The Killers in Rwanda Speak

by Jean Hatzfeld & translated by Linda Coverdale

Pub Date: June 1st, 2005
ISBN: 0-374-28082-7
Publisher: Farrar, Straus and Giroux

Frontline reportage from one of the world’s more recent genocides, as narrated by the foot soldiers who perpetrated it.

In the space of three months in 1994, some 800,000 Rwandan Tutsis were killed by compatriots from the Hutu tribe. The Nazis, observes Libération reporter Hatzfeld, were never so efficient, “never attained so murderous a performance level anywhere in Germany or its fifteen occupied countries.” The agents of that efficient death-dealing were ordinary people caught up in extraordinary events, and they threw themselves into their work, driven by several motives.
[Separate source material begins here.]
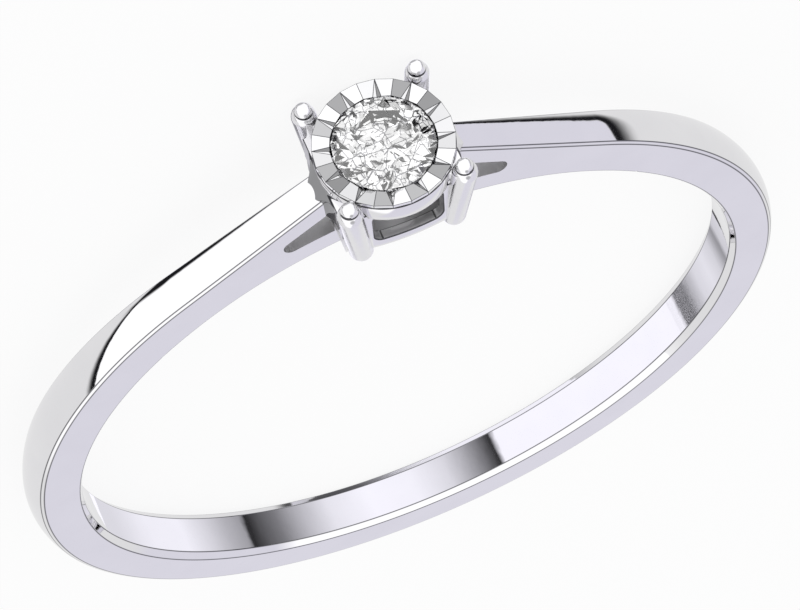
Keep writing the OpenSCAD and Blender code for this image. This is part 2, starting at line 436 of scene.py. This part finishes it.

Not least of the reasons, several of the now-imprisoned killers relate through the interviews collected here, is the simple fact that killing is easier than farming, more rewarding, with no discipline required; as one killer says, “Rule number one was to kill. There was no rule number two. It was an organization without complications.” Other of the perpetrators were driven by longstanding ethnic jealousy of the Tutsi, praised by early European ethnologists for their aristocratic features; one Rwandan remarks, for example, that considering parallels with the Shoah, “The Tutsis are not a people punished for the death of Jesus Christ. The Tutsis are simply a people come to misfortune on the hills because of their noble bearing.” Yet others were motivated by talk radio, which assured them that the Tutsis were cockroaches and snakes; remarks a killer, “The evil-mindedness of the radios was too well calculated for us to oppose it.” Most of the men relate that, whatever drove them, they felt very little guilt, very little of any emotion, as they were butchering Tutsis of whatever age or gender; only one or two admit to guilty memories or dreams after the fact, which prompts Hatzfeld to wonder whether it could be that “of all categories of war criminal, the perpetrator of genocide winds up the least traumatized.”

Of the utmost importance. A trove for future historians and ethnographers seeking to explain the mechanics of genocide, and eye-opening, sobering reading for the rest of us.